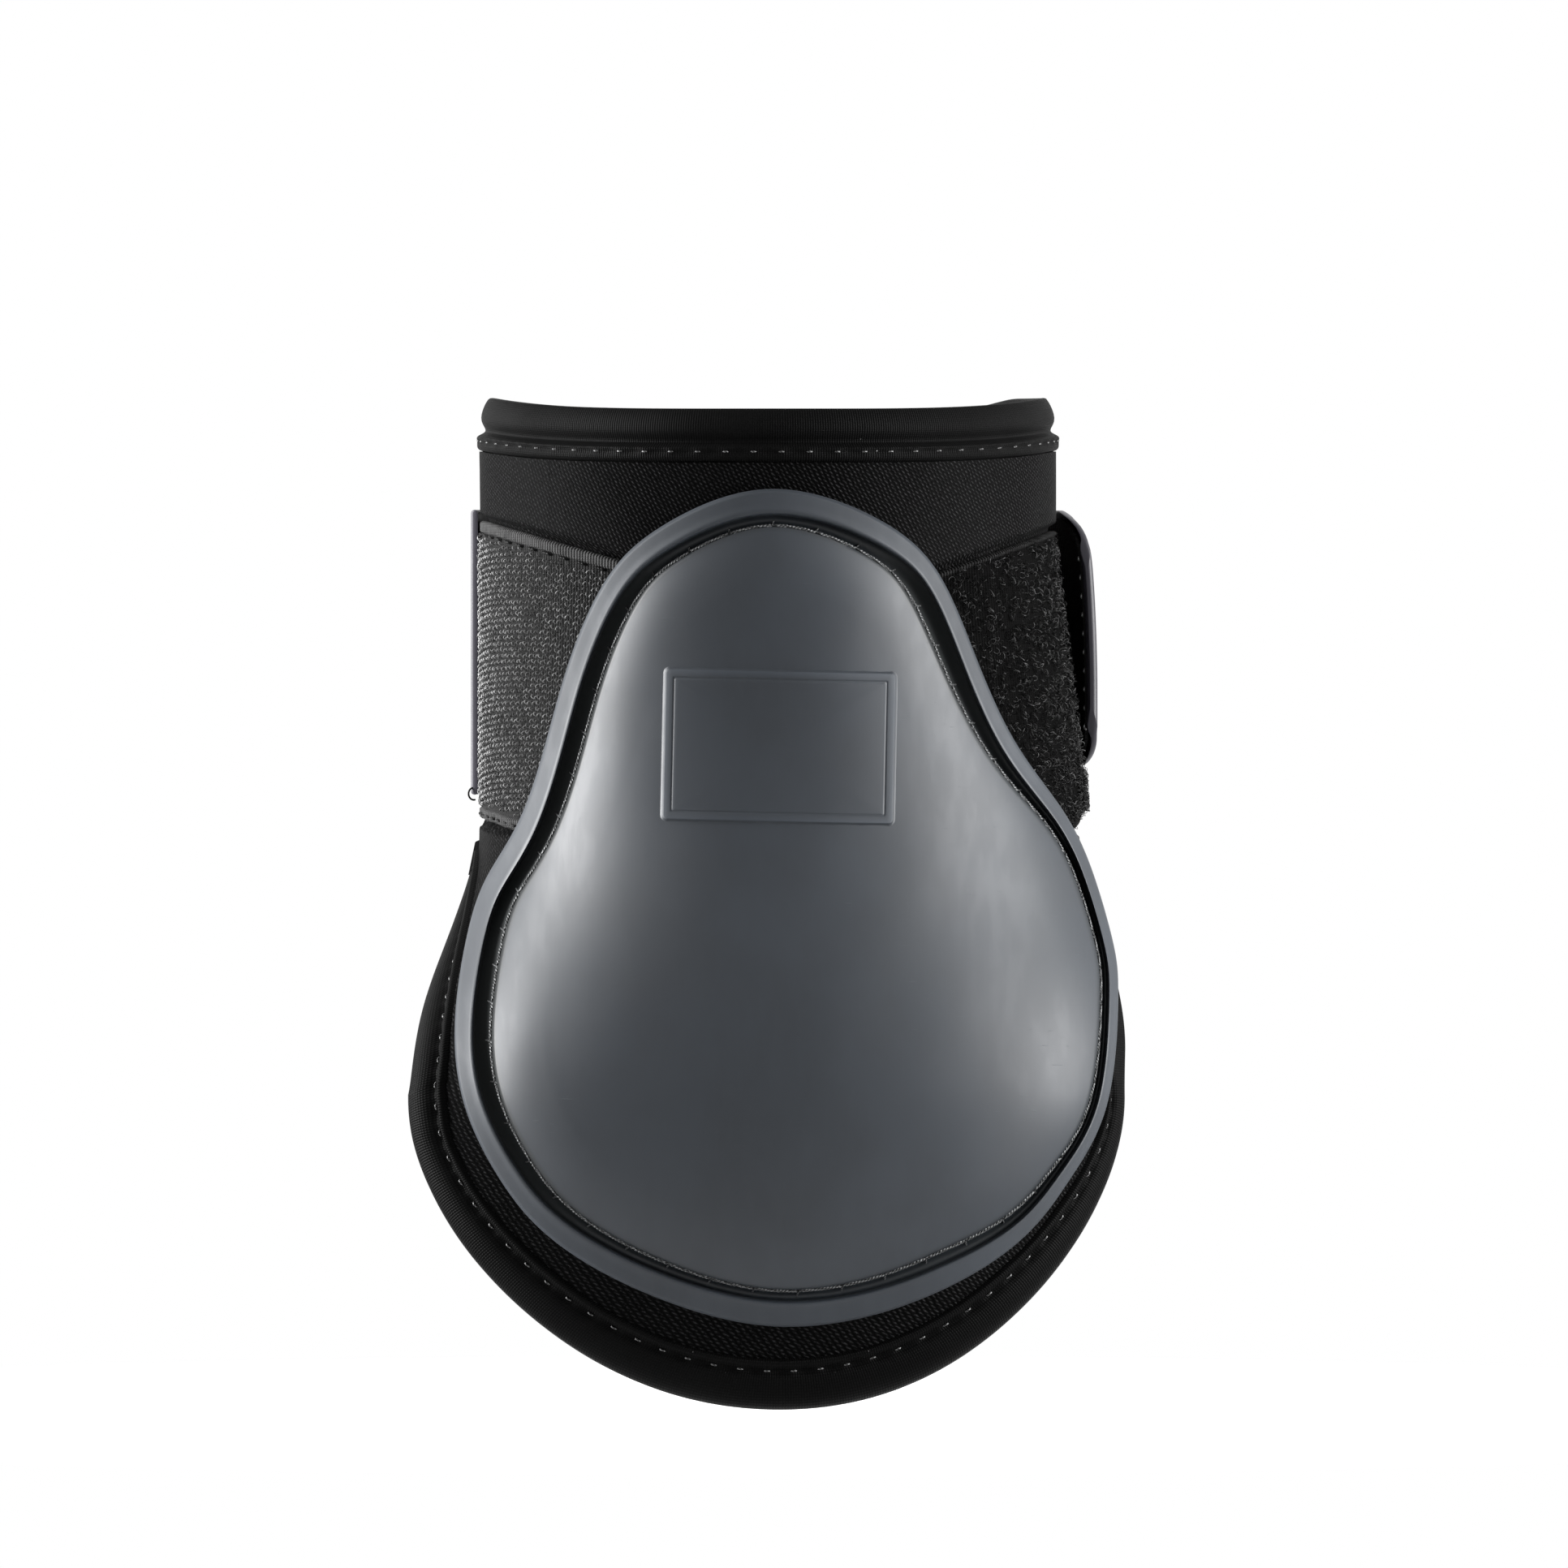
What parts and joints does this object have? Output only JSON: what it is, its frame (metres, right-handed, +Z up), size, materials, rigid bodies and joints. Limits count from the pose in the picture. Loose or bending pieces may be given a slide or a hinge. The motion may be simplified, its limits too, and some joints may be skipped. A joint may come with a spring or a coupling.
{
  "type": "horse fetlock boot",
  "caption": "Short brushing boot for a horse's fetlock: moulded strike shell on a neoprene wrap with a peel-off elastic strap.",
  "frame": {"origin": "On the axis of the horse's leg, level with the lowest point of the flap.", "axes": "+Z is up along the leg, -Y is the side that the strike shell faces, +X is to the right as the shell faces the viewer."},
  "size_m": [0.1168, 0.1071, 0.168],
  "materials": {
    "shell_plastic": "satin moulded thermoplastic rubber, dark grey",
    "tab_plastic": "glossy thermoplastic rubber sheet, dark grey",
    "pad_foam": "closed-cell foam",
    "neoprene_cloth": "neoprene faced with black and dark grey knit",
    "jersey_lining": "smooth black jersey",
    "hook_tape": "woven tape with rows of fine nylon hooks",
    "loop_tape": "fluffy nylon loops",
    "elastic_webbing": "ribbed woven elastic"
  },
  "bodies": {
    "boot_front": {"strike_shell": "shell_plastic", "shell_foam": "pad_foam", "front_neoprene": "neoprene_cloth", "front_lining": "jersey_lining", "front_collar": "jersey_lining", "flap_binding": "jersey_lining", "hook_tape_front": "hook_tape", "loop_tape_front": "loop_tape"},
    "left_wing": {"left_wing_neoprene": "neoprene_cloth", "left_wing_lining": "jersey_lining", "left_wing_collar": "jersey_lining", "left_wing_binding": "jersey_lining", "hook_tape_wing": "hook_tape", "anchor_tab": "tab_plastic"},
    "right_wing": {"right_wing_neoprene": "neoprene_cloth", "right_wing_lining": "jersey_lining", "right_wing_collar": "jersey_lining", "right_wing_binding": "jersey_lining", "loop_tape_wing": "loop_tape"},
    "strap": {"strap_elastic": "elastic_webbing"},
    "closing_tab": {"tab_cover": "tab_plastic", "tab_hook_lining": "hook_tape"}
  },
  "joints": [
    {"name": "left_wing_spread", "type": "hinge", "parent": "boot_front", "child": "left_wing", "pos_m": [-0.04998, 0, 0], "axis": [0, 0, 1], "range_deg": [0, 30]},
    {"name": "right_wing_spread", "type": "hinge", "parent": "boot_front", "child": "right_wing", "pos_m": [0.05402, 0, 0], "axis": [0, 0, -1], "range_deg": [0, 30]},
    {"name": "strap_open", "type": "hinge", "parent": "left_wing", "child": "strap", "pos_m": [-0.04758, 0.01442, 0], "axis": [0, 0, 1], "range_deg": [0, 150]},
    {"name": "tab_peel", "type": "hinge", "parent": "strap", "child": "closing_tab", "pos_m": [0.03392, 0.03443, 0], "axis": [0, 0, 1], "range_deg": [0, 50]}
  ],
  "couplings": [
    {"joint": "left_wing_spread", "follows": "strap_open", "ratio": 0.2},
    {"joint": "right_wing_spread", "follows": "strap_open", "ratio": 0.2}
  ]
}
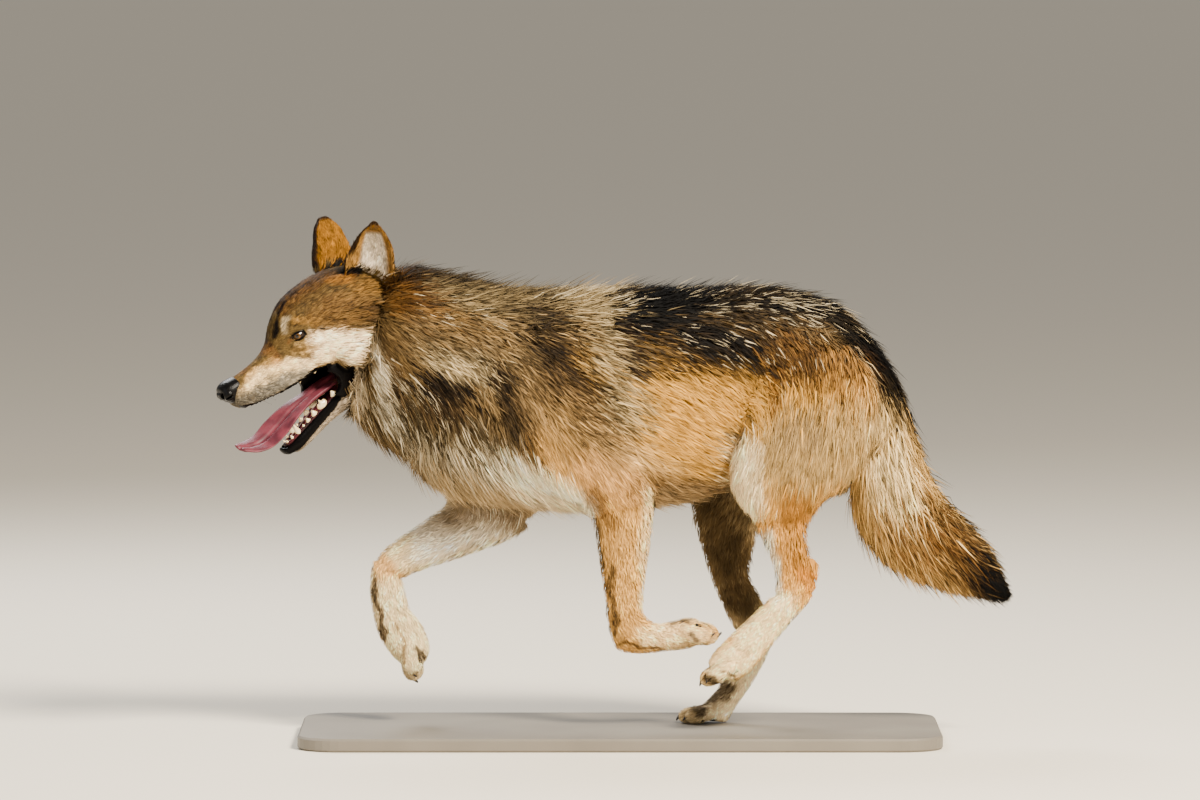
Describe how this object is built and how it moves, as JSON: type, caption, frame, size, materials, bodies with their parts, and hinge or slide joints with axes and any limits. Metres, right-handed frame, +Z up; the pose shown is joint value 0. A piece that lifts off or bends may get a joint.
----
Given exercise: Reproduce the data shown above exactly.

Solution:
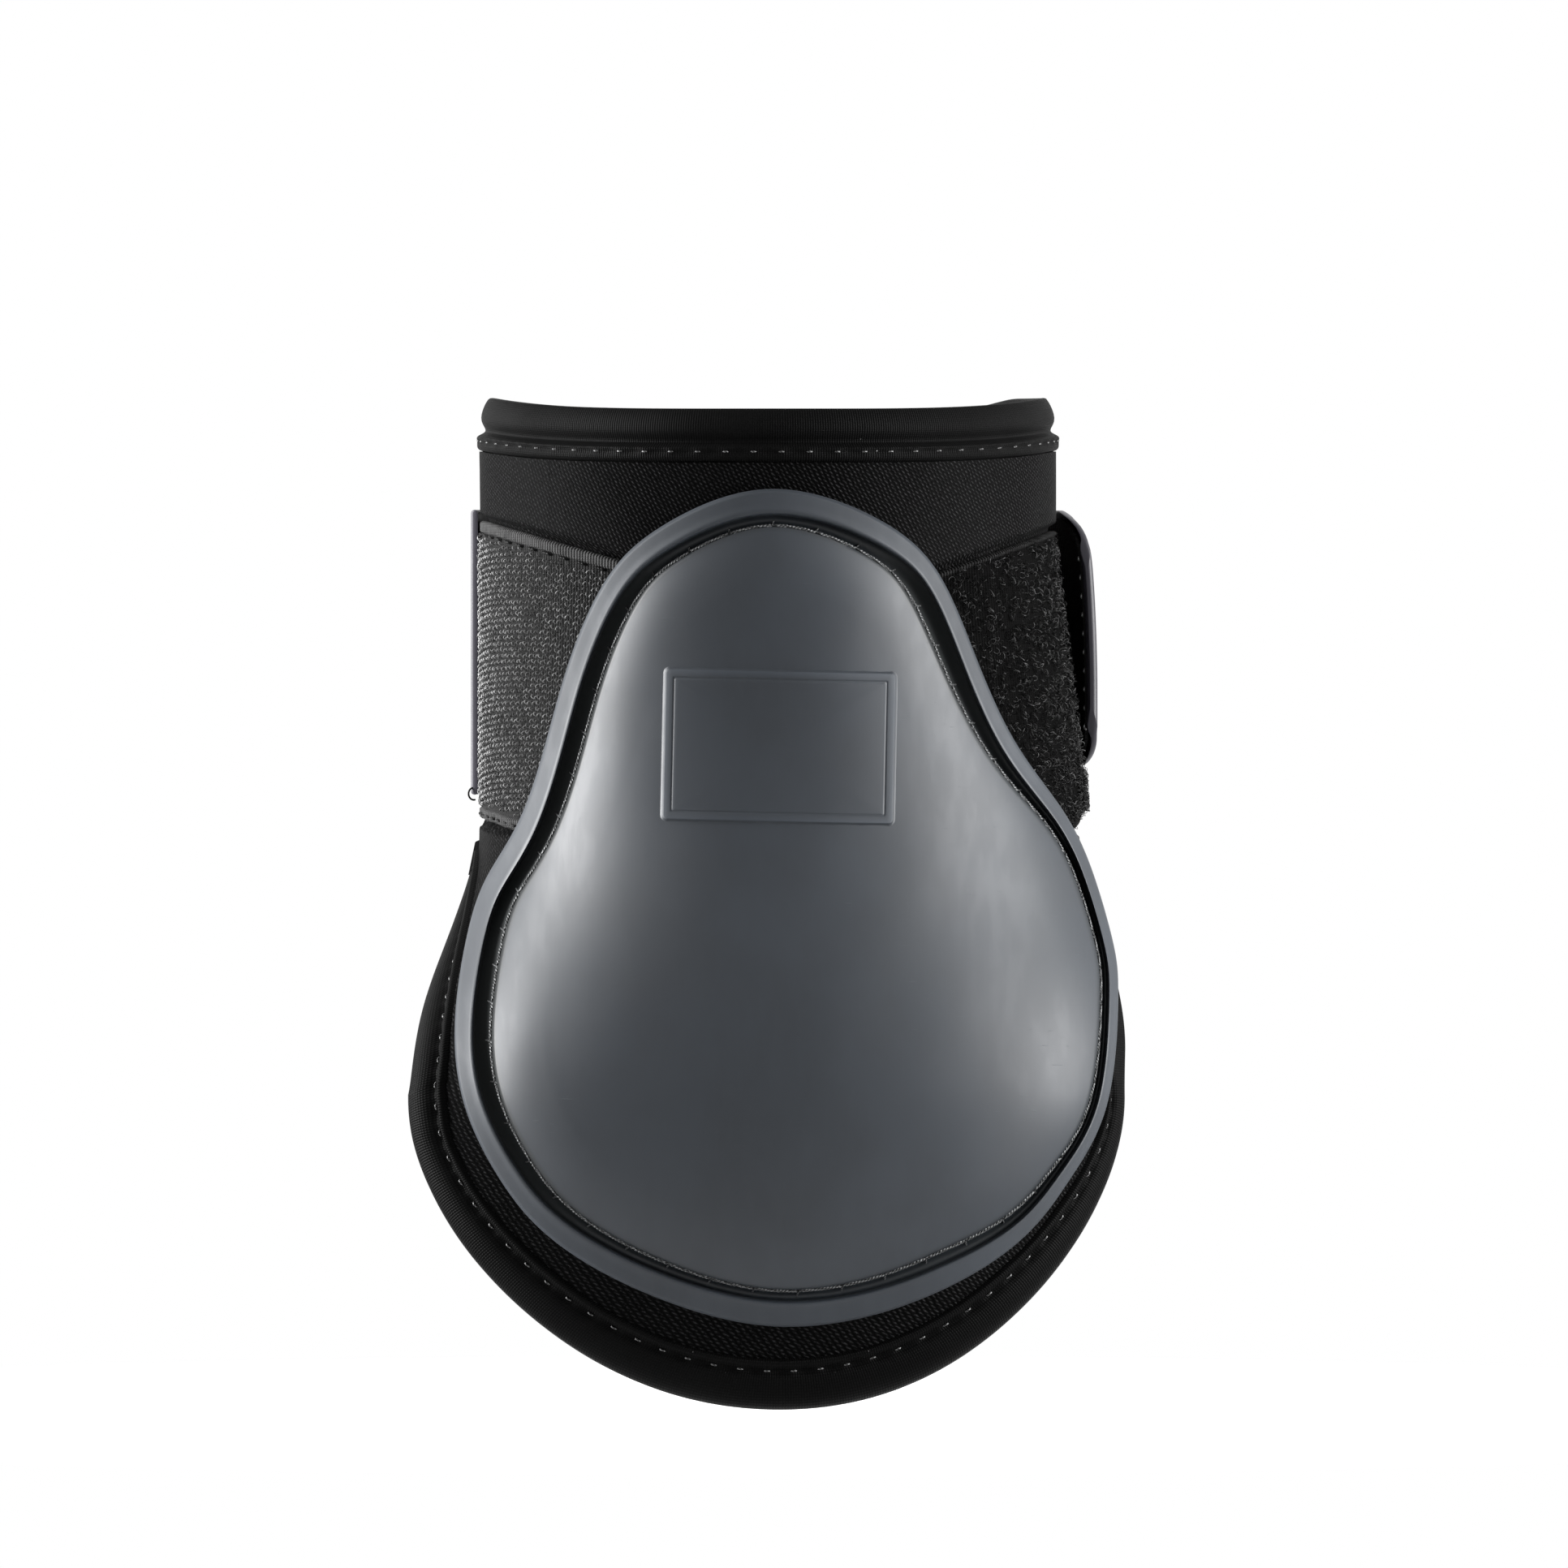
What parts and joints does this object have? Output only JSON: what it is, its frame (metres, right-handed, +Z up), size, materials, rigid bodies and joints. Limits count from the pose in the picture. Loose or bending pieces may be given a slide or a hinge. The motion may be simplified, its limits too, and some joints may be skipped. A joint may come with a spring or a coupling.
{
  "type": "horse fetlock boot",
  "caption": "Short brushing boot for a horse's fetlock: moulded strike shell on a neoprene wrap with a peel-off elastic strap.",
  "frame": {"origin": "On the axis of the horse's leg, level with the lowest point of the flap.", "axes": "+Z is up along the leg, -Y is the side that the strike shell faces, +X is to the right as the shell faces the viewer."},
  "size_m": [0.1168, 0.1071, 0.168],
  "materials": {
    "shell_plastic": "satin moulded thermoplastic rubber, dark grey",
    "tab_plastic": "glossy thermoplastic rubber sheet, dark grey",
    "pad_foam": "closed-cell foam",
    "neoprene_cloth": "neoprene faced with black and dark grey knit",
    "jersey_lining": "smooth black jersey",
    "hook_tape": "woven tape with rows of fine nylon hooks",
    "loop_tape": "fluffy nylon loops",
    "elastic_webbing": "ribbed woven elastic"
  },
  "bodies": {
    "boot_front": {"strike_shell": "shell_plastic", "shell_foam": "pad_foam", "front_neoprene": "neoprene_cloth", "front_lining": "jersey_lining", "front_collar": "jersey_lining", "flap_binding": "jersey_lining", "hook_tape_front": "hook_tape", "loop_tape_front": "loop_tape"},
    "left_wing": {"left_wing_neoprene": "neoprene_cloth", "left_wing_lining": "jersey_lining", "left_wing_collar": "jersey_lining", "left_wing_binding": "jersey_lining", "hook_tape_wing": "hook_tape", "anchor_tab": "tab_plastic"},
    "right_wing": {"right_wing_neoprene": "neoprene_cloth", "right_wing_lining": "jersey_lining", "right_wing_collar": "jersey_lining", "right_wing_binding": "jersey_lining", "loop_tape_wing": "loop_tape"},
    "strap": {"strap_elastic": "elastic_webbing"},
    "closing_tab": {"tab_cover": "tab_plastic", "tab_hook_lining": "hook_tape"}
  },
  "joints": [
    {"name": "left_wing_spread", "type": "hinge", "parent": "boot_front", "child": "left_wing", "pos_m": [-0.04998, 0, 0], "axis": [0, 0, 1], "range_deg": [0, 30]},
    {"name": "right_wing_spread", "type": "hinge", "parent": "boot_front", "child": "right_wing", "pos_m": [0.05402, 0, 0], "axis": [0, 0, -1], "range_deg": [0, 30]},
    {"name": "strap_open", "type": "hinge", "parent": "left_wing", "child": "strap", "pos_m": [-0.04758, 0.01442, 0], "axis": [0, 0, 1], "range_deg": [0, 150]},
    {"name": "tab_peel", "type": "hinge", "parent": "strap", "child": "closing_tab", "pos_m": [0.03392, 0.03443, 0], "axis": [0, 0, 1], "range_deg": [0, 50]}
  ],
  "couplings": [
    {"joint": "left_wing_spread", "follows": "strap_open", "ratio": 0.2},
    {"joint": "right_wing_spread", "follows": "strap_open", "ratio": 0.2}
  ]
}
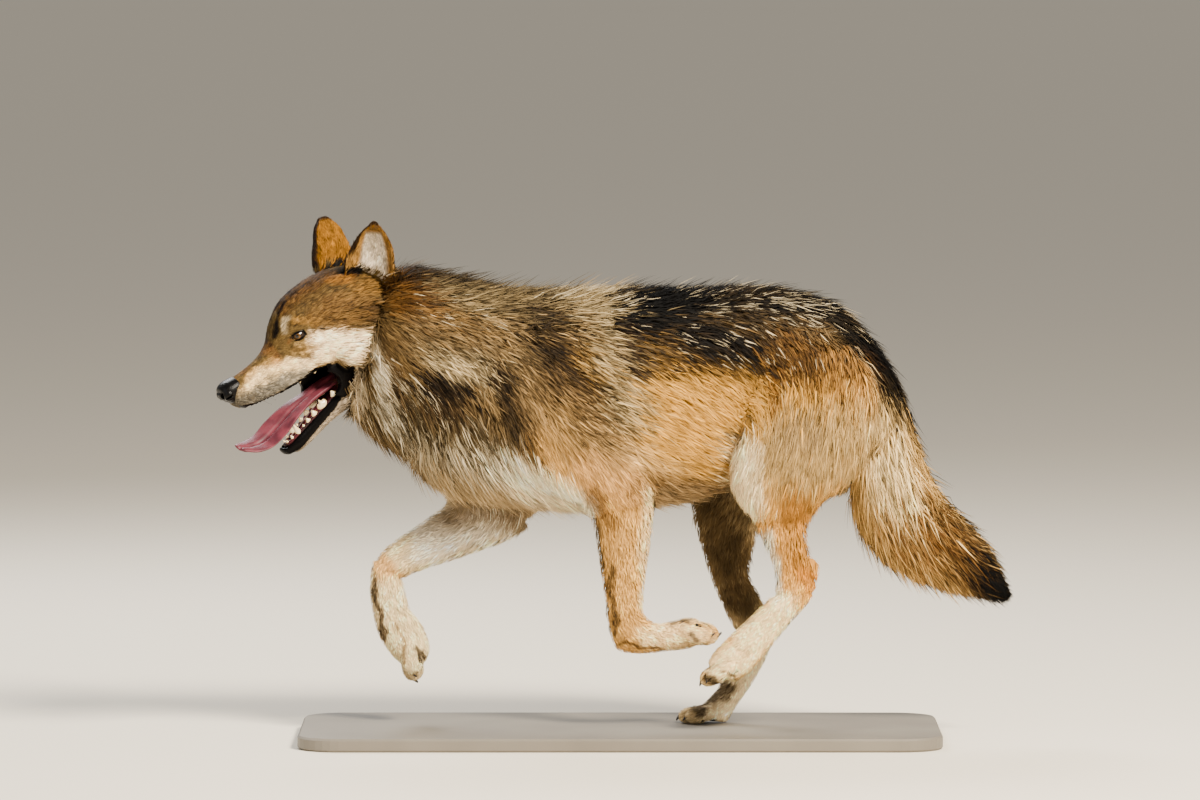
Describe how this object is built and how it moves, as JSON: type, caption, frame, size, materials, bodies with their parts, and hinge or slide joints with axes and any limits. Metres, right-handed frame, +Z up; the pose shown is joint value 0. A piece that lifts off or bends may get a joint.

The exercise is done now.